* [WHAT THE EXERCISE ASKS] Copy out the data below verbatim.

* [DATA EXTRACT]
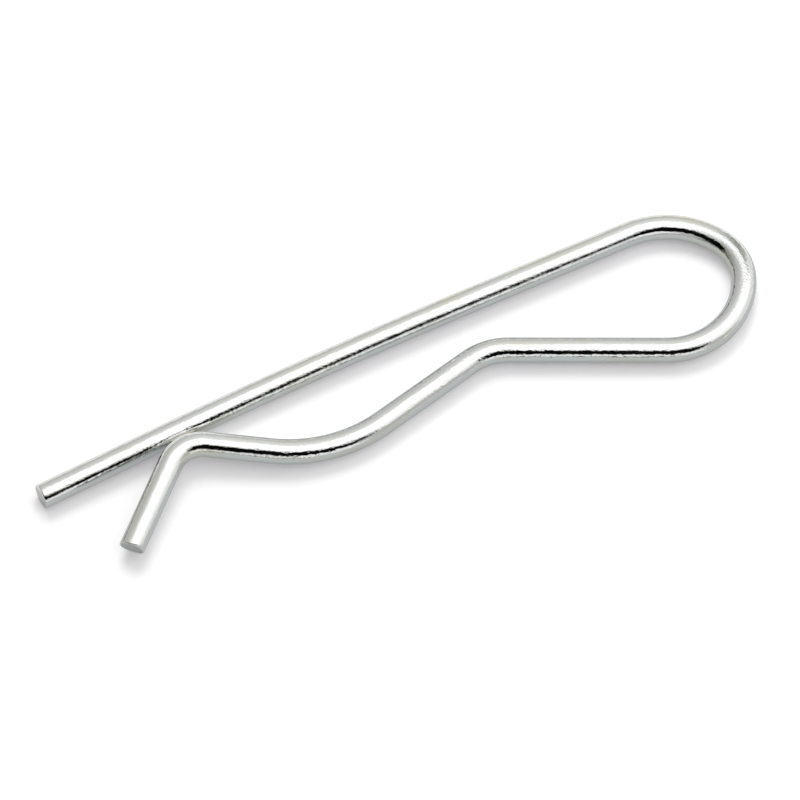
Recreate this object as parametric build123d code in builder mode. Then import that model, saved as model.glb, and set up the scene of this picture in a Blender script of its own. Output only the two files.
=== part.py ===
from build123d import *
import os

# Wire and long leg, in millimetres and degrees
wire_diameter = 3.2
leg_end_length = 13.0        # straight end that goes through a shaft's cross hole
bow_radius = 820.0           # the leg is bowed a little along its middle
bow_turn = 3.5
leg_length = 19.0            # straight again, from the bow to the loop

# Loop, tightest at its crown
loop_entry_radius = 12.0
loop_entry_turn = 60.0
loop_crown_radius = 6.4
loop_crown_turn = 54.5
loop_exit_radius = 10.0
loop_exit_turn = 90.5

# Sprung arm, from the loop to the flared free end
return_length = 19.8         # runs back towards the leg
shoulder_radius = 8.0
shoulder_turn = 38.0
slope_length = 13.7          # runs out to the hump, which seats round the shaft
hump_radius = 20.0
hump_turn = 42.5
elbow_radius = 4.4
elbow_turn = 72.5
elbow_gap = 0.1              # the elbow all but touches the leg
free_end_length = 12.0       # guides the clip onto a shaft
tail_twist = 5.5             # beyond the slope the wire is twisted, so the elbow rides up the leg

# Sheared ends
leg_end_lean = 3.0           # this cut leans back, so the wire is a little shorter on top
free_end_skew = 6.0          # this cut is skewed, so the side away from the leg is shorter
rim_radius = 0.15            # rounded rim of each cut

wire_radius = wire_diameter / 2
spare_length = wire_radius   # extra wire at each end, for the cuts to take off

os.makedirs("parts", exist_ok=True)

# The centreline of what lies flat: the leg starts at the origin and runs along +X
with BuildLine(Plane.XY.offset(wire_radius)) as flat_line:
    leg_end = Line((-spare_length, 0), (leg_end_length, 0))
    bow = JernArc(leg_end @ 1, leg_end % 1, bow_radius, -bow_turn)
    leg = PolarLine(bow @ 1, leg_length, direction=bow % 1)
    loop_entry = JernArc(leg @ 1, leg % 1, loop_entry_radius, -loop_entry_turn)
    loop_crown = JernArc(loop_entry @ 1, loop_entry % 1, loop_crown_radius, -loop_crown_turn)
    loop_exit = JernArc(loop_crown @ 1, loop_crown % 1, loop_exit_radius, -loop_exit_turn)
    return_run = PolarLine(loop_exit @ 1, return_length, direction=loop_exit % 1)
    shoulder = JernArc(return_run @ 1, return_run % 1, shoulder_radius, shoulder_turn)
    slope = PolarLine(shoulder @ 1, slope_length, direction=shoulder % 1)

# The tail's plane turns about the slope, which lifts its side next to the leg
slope_axis = Axis(slope @ 1, slope % 1)
tail_plane = Plane(slope @ 1, x_dir=slope % 1, z_dir=Vector(0, 0, 1).rotate(slope_axis, -tail_twist))


def draw_tail(rise_length):
    """The centreline beyond the slope, and its elbow, with the rise at this length."""
    with BuildLine(tail_plane) as line:
        hump = JernArc(slope @ 1, slope % 1, hump_radius, -hump_turn)
        rise = PolarLine(hump @ 1, rise_length, direction=hump % 1)
        elbow = JernArc(rise @ 1, rise % 1, elbow_radius, elbow_turn)
        PolarLine(elbow @ 1, free_end_length + spare_length, direction=elbow % 1)
    return line, elbow


# The rise starts short, and is lengthened until the elbow stands elbow_gap off the leg
rise_length = wire_radius
for step in range(8):
    tail_line, elbow = draw_tail(rise_length)
    gap = min(elbow.distance_to(piece) for piece in (leg_end, bow, leg)) - wire_diameter
    rise_length += (gap - elbow_gap) / abs((elbow % 0).Y)
tail_line, elbow = draw_tail(rise_length)

# One round wire follows the whole line, is sheared at both ends, and has its two rims rounded
with BuildLine() as centreline:
    add(flat_line.line)
    add(tail_line.line)
path = centreline.wire()
free_heading = path % 1
leg_cut = Plane((0, 0, wire_radius), z_dir=(path % 0).rotate(Axis.Y, leg_end_lean))
free_cut = Plane(path @ 1 - free_heading * spare_length, z_dir=free_heading.rotate(Axis.Z, free_end_skew))

with BuildPart() as r_clip:
    with BuildSketch(Plane(path @ 0, z_dir=path % 0)):
        Circle(wire_radius)
    sweep(path=path)
    split(bisect_by=leg_cut, keep=Keep.TOP)
    split(bisect_by=free_cut, keep=Keep.BOTTOM)
    fillet(r_clip.faces().filter_by(GeomType.PLANE).edges(), rim_radius)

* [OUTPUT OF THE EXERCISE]
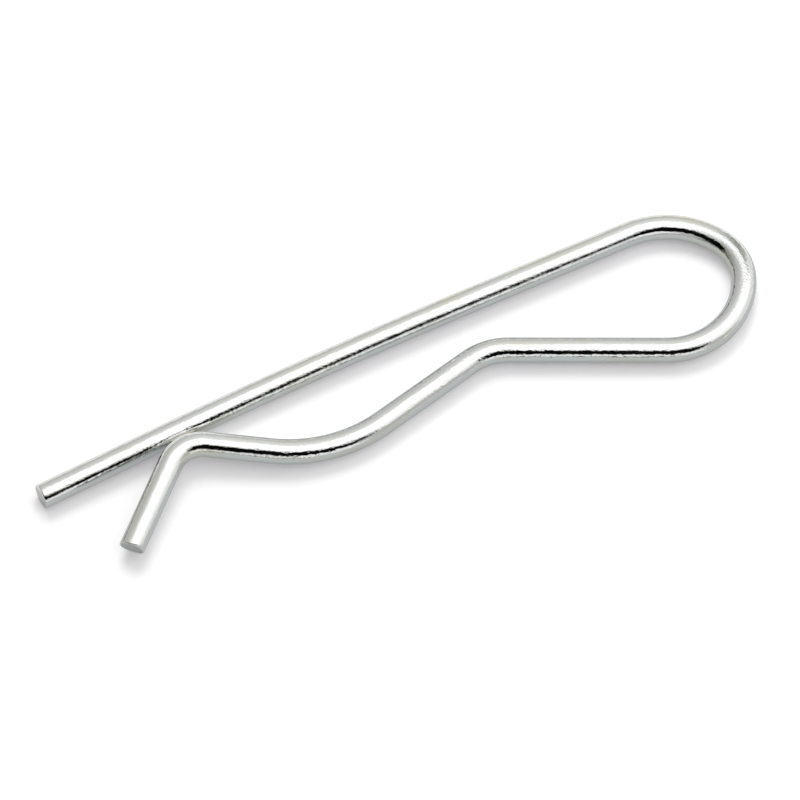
Recreate this object as parametric build123d code in builder mode. Then import that model, saved as model.glb, and set up the scene of this picture in a Blender script of its own. Output only the two files.
=== part.py ===
from build123d import *
import os

# Wire and long leg, in millimetres and degrees
wire_diameter = 3.2
leg_end_length = 13.0        # straight end that goes through a shaft's cross hole
bow_radius = 820.0           # the leg is bowed a little along its middle
bow_turn = 3.5
leg_length = 19.0            # straight again, from the bow to the loop

# Loop, tightest at its crown
loop_entry_radius = 12.0
loop_entry_turn = 60.0
loop_crown_radius = 6.4
loop_crown_turn = 54.5
loop_exit_radius = 10.0
loop_exit_turn = 90.5

# Sprung arm, from the loop to the flared free end
return_length = 19.8         # runs back towards the leg
shoulder_radius = 8.0
shoulder_turn = 38.0
slope_length = 13.7          # runs out to the hump, which seats round the shaft
hump_radius = 20.0
hump_turn = 42.5
elbow_radius = 4.4
elbow_turn = 72.5
elbow_gap = 0.1              # the elbow all but touches the leg
free_end_length = 12.0       # guides the clip onto a shaft
tail_twist = 5.5             # beyond the slope the wire is twisted, so the elbow rides up the leg

# Sheared ends
leg_end_lean = 3.0           # this cut leans back, so the wire is a little shorter on top
free_end_skew = 6.0          # this cut is skewed, so the side away from the leg is shorter
rim_radius = 0.15            # rounded rim of each cut

wire_radius = wire_diameter / 2
spare_length = wire_radius   # extra wire at each end, for the cuts to take off

os.makedirs("parts", exist_ok=True)

# The centreline of what lies flat: the leg starts at the origin and runs along +X
with BuildLine(Plane.XY.offset(wire_radius)) as flat_line:
    leg_end = Line((-spare_length, 0), (leg_end_length, 0))
    bow = JernArc(leg_end @ 1, leg_end % 1, bow_radius, -bow_turn)
    leg = PolarLine(bow @ 1, leg_length, direction=bow % 1)
    loop_entry = JernArc(leg @ 1, leg % 1, loop_entry_radius, -loop_entry_turn)
    loop_crown = JernArc(loop_entry @ 1, loop_entry % 1, loop_crown_radius, -loop_crown_turn)
    loop_exit = JernArc(loop_crown @ 1, loop_crown % 1, loop_exit_radius, -loop_exit_turn)
    return_run = PolarLine(loop_exit @ 1, return_length, direction=loop_exit % 1)
    shoulder = JernArc(return_run @ 1, return_run % 1, shoulder_radius, shoulder_turn)
    slope = PolarLine(shoulder @ 1, slope_length, direction=shoulder % 1)

# The tail's plane turns about the slope, which lifts its side next to the leg
slope_axis = Axis(slope @ 1, slope % 1)
tail_plane = Plane(slope @ 1, x_dir=slope % 1, z_dir=Vector(0, 0, 1).rotate(slope_axis, -tail_twist))


def draw_tail(rise_length):
    """The centreline beyond the slope, and its elbow, with the rise at this length."""
    with BuildLine(tail_plane) as line:
        hump = JernArc(slope @ 1, slope % 1, hump_radius, -hump_turn)
        rise = PolarLine(hump @ 1, rise_length, direction=hump % 1)
        elbow = JernArc(rise @ 1, rise % 1, elbow_radius, elbow_turn)
        PolarLine(elbow @ 1, free_end_length + spare_length, direction=elbow % 1)
    return line, elbow


# The rise starts short, and is lengthened until the elbow stands elbow_gap off the leg
rise_length = wire_radius
for step in range(8):
    tail_line, elbow = draw_tail(rise_length)
    gap = min(elbow.distance_to(piece) for piece in (leg_end, bow, leg)) - wire_diameter
    rise_length += (gap - elbow_gap) / abs((elbow % 0).Y)
tail_line, elbow = draw_tail(rise_length)

# One round wire follows the whole line, is sheared at both ends, and has its two rims rounded
with BuildLine() as centreline:
    add(flat_line.line)
    add(tail_line.line)
path = centreline.wire()
free_heading = path % 1
leg_cut = Plane((0, 0, wire_radius), z_dir=(path % 0).rotate(Axis.Y, leg_end_lean))
free_cut = Plane(path @ 1 - free_heading * spare_length, z_dir=free_heading.rotate(Axis.Z, free_end_skew))

with BuildPart() as r_clip:
    with BuildSketch(Plane(path @ 0, z_dir=path % 0)):
        Circle(wire_radius)
    sweep(path=path)
    split(bisect_by=leg_cut, keep=Keep.TOP)
    split(bisect_by=free_cut, keep=Keep.BOTTOM)
    fillet(r_clip.faces().filter_by(GeomType.PLANE).edges(), rim_radius)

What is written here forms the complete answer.